Una vez dormidos, él me deja por la almohada y la abraza fuertemente usando mi cadera de apoya pierna y, en  ocasiones,  también me roba la mía y me saca ‘accidentalmente’ la sabana con esa famosa técnica que consiste en envolverse con ella cual panqueque y, luego, girar hacia el lado contrario. Todo un experto.
 Pero no lo culpo. El se banca mis ronquidos y me sigue diciendo que soy hermosa después de verme durmiendo. Eso es amor.
Ahora bien, haciendo a un lado la distribución del colchón y la tenencia de las almohadas, hay algo que si me cuesta tolerar y es la descoordinación respiratoria. Me resulta complicado engancharle el ritmo. Trato de inhalar y exhalar al mismo tiempo que él pero mis inhalaciones son más largas que las suyas. Estadísticamente, una inhalación mía completa equivale a dos suyas.
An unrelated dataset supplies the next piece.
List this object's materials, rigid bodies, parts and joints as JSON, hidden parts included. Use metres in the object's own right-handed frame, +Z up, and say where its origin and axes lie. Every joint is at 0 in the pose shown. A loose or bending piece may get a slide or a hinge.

Otra cosa que me juega en contra es que él ni se entera de mi esfuerzo por adaptarme a su respiración. No es porque tenga mal aliento, todo lo contrario, por suerte. Pero respirar el aire calentito y usado que otro tira para afuera me parece totalmente desagradable. Y acá no hay amor que me haga pensar lo contrario. Si, lo quiero, pero no por ello quiero respirar su dióxido de carbono.
Afortunadamente existe la cucharita. Y ahí si, hablémonos al oído y abracémonos fuerte total cada uno larga su dióxido para diferentes laterales.
Algo parecido sucede con caminar abrazados. Por suerte, no es lo mío pero siempre pensé que las parejas que pueden caminar abrazados conocen perfectamente sus ritmos o, eligieron  la altura del otro antes de enamorarse.
La mejor manera es, sin duda, acordando, al mejor estilo ejército, con qué pierna se da el primer paso y, de ahí en adelante, prestando atención a los escalones y evitando calles como las del microcentro que son horriblemente angostas y detestan la tortolería caminante.
Ponerse de acuerdo. En eso está la clave. 

Dedicado a la famosa pareja de mi comisión de la facultad que, no importa cuántos apuntes tomen  o qué tanto los miremos, se toman de la mano por debajo del pupitre y no se sueltan hasta el recreo.